Former Delta South MLA Vicki Huntington agreed, saying numbers and drawing lines on a map doesn’t make for good representation.

Noting North Delta residents don’t want to be a small part of Richmond or Surrey, another speaker said an MP representing a majority elsewhere won’t have a grasp of Delta’s issues, and that Delta would end up “being in a galaxy far, far away” for those MPs.

Rather than carving up federal electoral boundaries in order to create one new one in B.C., another suggested Ottawa should instead focus on providing more funding for MP’s to adequately represent their current ridings and their unique needs.

Representing the Delta Chamber of Commerce, Optimist publisher and chamber director Pierre Pelletier outlined several concerns when it comes to the business community, including an increase in inefficiencies, how the move would be unnecessary due to population growth and that the proposed changes would result in Richmond residents making determinations on Delta’s industrial activities.

Previously, the municipality was split with the ridings of Delta-Richmond East and Newton-North Delta, but in 2015 a reconfiguration resulted in Delta becoming its own, single riding.

That could change as the commission is proposing a new riding called Delta that would see Ladner, Tsawwassen and North Delta below 72 Avenue join part of Surrey, extending all the way to King George Highway.

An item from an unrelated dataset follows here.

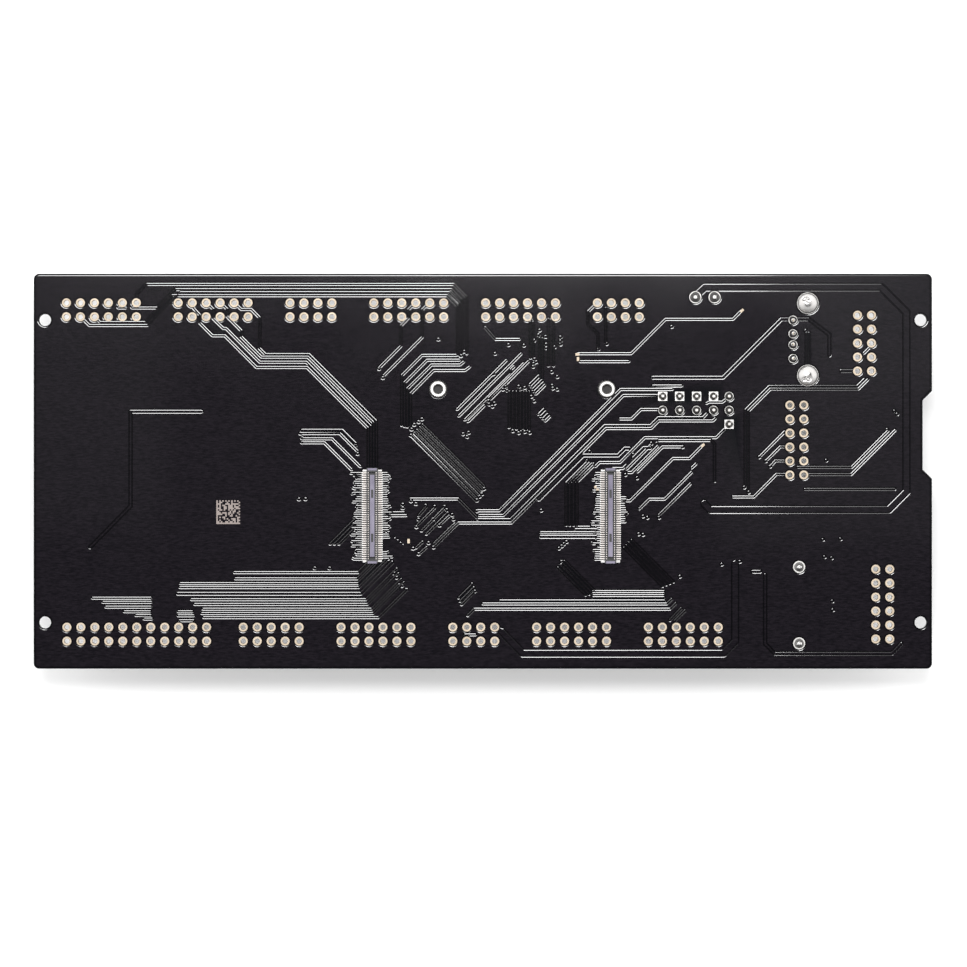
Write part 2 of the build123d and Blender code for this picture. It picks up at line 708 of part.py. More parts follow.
def capacitors():
    """The ceramic capacitors: a body between two plated end caps, all lying along X."""
    length, width, height = CAPACITOR
    places = [(x, y, COMPONENT_SIDE) for x, y in CAPACITORS]
    with BuildPart() as bodies:
        with Locations(*places):
            Box(length - 2 * CAPACITOR_CAP, width, height, align=TOP)
    finish(bodies, "capacitor_bodies")
    with BuildPart() as caps:
        with Locations(*places):
            with GridLocations(length - CAPACITOR_CAP, 0, 2, 1):
                Box(CAPACITOR_CAP, width, height, align=TOP)
    finish(caps, "capacitor_caps")


def wall_taper(joint):
    """The angle by which a joint's wall leans in from the upright."""
    return degrees(atan2((joint.foot - joint.top) / 2, joint.height))


def solder_cones(joint, places, pin, name):
    """Tapered solder joints standing on the board round pins of one section."""
    with BuildPart() as cones:
        with BuildSketch(Plane.XY.offset(SOLDER_SIDE)):
            with Locations(*places):
                RegularPolygon(joint.foot / 2, JOINT_SIDES)
        extrude(amount=joint.height, taper=wall_taper(joint))
        with Locations(*[(x, y, SOLDER_SIDE) for x, y in places]):
            Box(*pin, joint.height, align=BOTTOM, mode=Mode.SUBTRACT)
    finish(cones, name)


def tab_solder():
    """The two large joints over the shell's tabs, each a dome of a steep shoulder and a flatter crown."""
    tab_y = USB_SHELL[1] / 2 - USB_SHEET / 2
    with BuildPart() as domes:
        with BuildSketch(Plane.XY.offset(SOLDER_SIDE)):
            with Locations(*usb_tab_places()):
                RegularPolygon(TAB_SHOULDER.foot / 2, JOINT_SIDES)
        extrude(amount=TAB_SHOULDER.height, taper=wall_taper(TAB_SHOULDER))
        shoulders = domes.faces().sort_by(Axis.Z)[-2:]
        extrude(shoulders, amount=TAB_CROWN.height, taper=wall_taper(TAB_CROWN))
        with Locations((*USB, SOLDER_SIDE)):
            with GridLocations(0, 2 * tab_y, 1, 2):
                Box(USB_TAB_WIDTH, USB_SHEET, USB_TAB_REACH, align=BOTTOM, mode=Mode.SUBTRACT)
    finish(domes, "tab_solder")


def solder():
    """Every solder joint on the solder side, by the kind of pin that it holds."""
    jumper_pins = [pin for pins in jumper_places().values() for pin in pins]
    solder_cones(PIN_JOINT, jumper_pins, (PIN, PIN), "header_pin_solder")
    solder_cones(PIN_JOINT, usb_pin_places(), (USB_CONTACT[0], USB_PIN_WIDTH), "usb_pin_solder")
    solder_cones(POWER_JOINT, power_pin_places(), (POWER_PIN, POWER_PIN), "power_pin_solder")
    solder_cones(LEG_JOINT, retainer_leg_places(), (RETAINER_LEG_WIDTH, RETAINER_SHEET), "retainer_solder")
    tab_solder()


def main():
    os.makedirs("parts", exist_ok=True)
    circuit_board()
    for side in ("left", "right"):
        mezzanine_housing(side)
        mezzanine_contacts(side)
        mezzanine_anchors(side)
        spacer(side)
    usb_shell()
    usb_contacts()
    usb_insulator()
    power_header_housing()
    power_mouth = COMPONENT_SIDE - POWER_BODY[2]
    power_top = SOLDER_SIDE + PIN_ABOVE_BOARD
    tapered_pins(power_pin_places(), POWER_PIN, power_mouth + POWER_WALL, power_top, "power_header_pins")
    headers()
    coin_cell_retainer()
    card_socket_cover()
    card_socket_base()
    card_socket_contacts()
    chip()
    regulator()
    inductor()
    capacitors()
    solder()


main()
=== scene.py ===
"""Looks for the breakout board: solder mask with its traces in relief, plated holes, solder and light.

Plan places and sizes are in millimetres from the frame's origin, as the part's are. They become metres
when a mesh is made.
"""

import json
import math
import random

import bpy
import numpy as np
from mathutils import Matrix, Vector
from mathutils.geometry import delaunay_2d_cdt


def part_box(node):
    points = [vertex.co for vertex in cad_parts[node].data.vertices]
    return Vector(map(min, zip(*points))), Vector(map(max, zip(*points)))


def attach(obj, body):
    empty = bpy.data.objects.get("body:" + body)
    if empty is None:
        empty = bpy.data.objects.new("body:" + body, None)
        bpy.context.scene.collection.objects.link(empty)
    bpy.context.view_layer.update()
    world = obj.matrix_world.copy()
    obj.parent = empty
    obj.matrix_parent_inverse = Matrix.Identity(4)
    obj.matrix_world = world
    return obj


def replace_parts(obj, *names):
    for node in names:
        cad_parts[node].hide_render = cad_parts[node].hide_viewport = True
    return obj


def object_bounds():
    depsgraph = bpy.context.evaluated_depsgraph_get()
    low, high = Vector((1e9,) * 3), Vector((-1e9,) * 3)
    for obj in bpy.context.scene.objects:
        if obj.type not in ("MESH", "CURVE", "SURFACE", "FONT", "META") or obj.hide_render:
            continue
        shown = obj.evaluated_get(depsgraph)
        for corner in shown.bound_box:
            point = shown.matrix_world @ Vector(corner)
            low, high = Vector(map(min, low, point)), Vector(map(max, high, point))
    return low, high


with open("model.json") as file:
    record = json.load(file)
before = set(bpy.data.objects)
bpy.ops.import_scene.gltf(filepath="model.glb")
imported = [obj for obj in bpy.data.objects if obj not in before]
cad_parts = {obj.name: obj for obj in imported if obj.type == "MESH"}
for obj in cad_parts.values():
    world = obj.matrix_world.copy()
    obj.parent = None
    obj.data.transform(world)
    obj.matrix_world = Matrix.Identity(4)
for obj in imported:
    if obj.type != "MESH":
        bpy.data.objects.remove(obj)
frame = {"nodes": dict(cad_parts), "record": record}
cad_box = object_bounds()

MM = 0.001
board_low, board_high = (np.array(corner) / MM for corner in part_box("circuit_board"))
BOARD_TOP = board_high[2]
BOARD_UNDERSIDE = board_low[2]
HALF_LENGTH, HALF_WIDTH = board_high[:2]
FLOOR_LEVEL = cad_box[0][2]

# The board's plan, as its CAD solid has it
BOARD_CORNER = 1.0
CORNER_STEPS = 6
NOTCH_Y = 6.6
NOTCH_HALF = 8.0
NOTCH_DEPTH = 1.7

# The mask: its thickness, how far copper lifts it, and the width of the slope between
BARE_MASK = 0.01
RELIEF = 0.0102
SLOPE = 0.09

# Poured copper: its gap round a trace, and how far it keeps from the board's edge
GAP = 0.3
POUR_INSET = 0.3

# Half widths of traces, and radii of vias and of the hollows in vias joined to the pour
TRACE = 0.05
THICK = 0.13
WIDE = 0.48
FINE = 0.04
VIA = 0.145
FINE_VIA = FINE + 0.03
DIMPLE = 0.08
VIA_SIDES = 10
FINE_VIA_SIDES = 8
LIT_SHIFT = (0.03, 0.22)

# Pads stand proud with an eased lip, each in a slightly larger window in the mask
PITCH = 2.54
PAD = 0.82
OPENING = 0.86
BORE = 0.48
SPACER_OPENING = 1.56
PAD_LIFT = 0.035
PAD_LIP = 0.03
PAD_SIDES = 24
LARGE_SIDES = 32

# Mounting holes, and the ring of bare laminate round each
MOUNTING_HOLE = 1.11
MOUNTING_CLEAR = 1.3


def grid(x, y, columns, rows):
    """Places on the header pitch about a middle."""
    return [
        (x + (column - (columns - 1) / 2) * PITCH, y + (row - (rows - 1) / 2) * PITCH)
        for column in range(columns)
        for row in range(rows)
    ]


def header_places():
    """Every open header hole, as the CAD board is drilled."""
    places = []
    top_runs = [(0, 6), (8, 6), (16, 4), (22, 6), (30, 6), (38, 4)]
    bottom_runs = [(0, 5), (7, 6), (15, 4), (21, 6), (29, 6)]
    for x, y, runs in [(-75.7, 29.35, top_runs), (-43.56, -29.62, bottom_runs)]:
        for step, columns in runs:
            places += grid(x + (step + (columns - 1) / 2) * PITCH, y, columns, 2)
    blocks = [(-75.62 + 5 * PITCH, -29.62, 11, 2), (69.39, 23.29, 2, 5)]
    blocks += [(57.08, 5.67, 2, 6), (72.7, -24.15, 2, 6)]
    for block in blocks:
        places += grid(*block)
    return places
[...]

Another part of North Delta would be lumped into Surrey as part of a Surrey riding, while another area of North Delta and the River House area of Ladner would join a newly reconfigured Richmond East.

Noting they will consider the input of residents from the series of hearings now underway before coming up with final recommendations, Justice Mary Saunders, chair of the three-member commission, told the audience Thursday it’s mandated that federal electoral boundary reviews occur every decade as population numbers change and to maintain balance.

She said the objective is to keep as close to an electoral quota as can be reasonably possible.

Saunders said Richmond’s two ridings need additional people to create fairness and balance out with other ridings now “bulging with people.”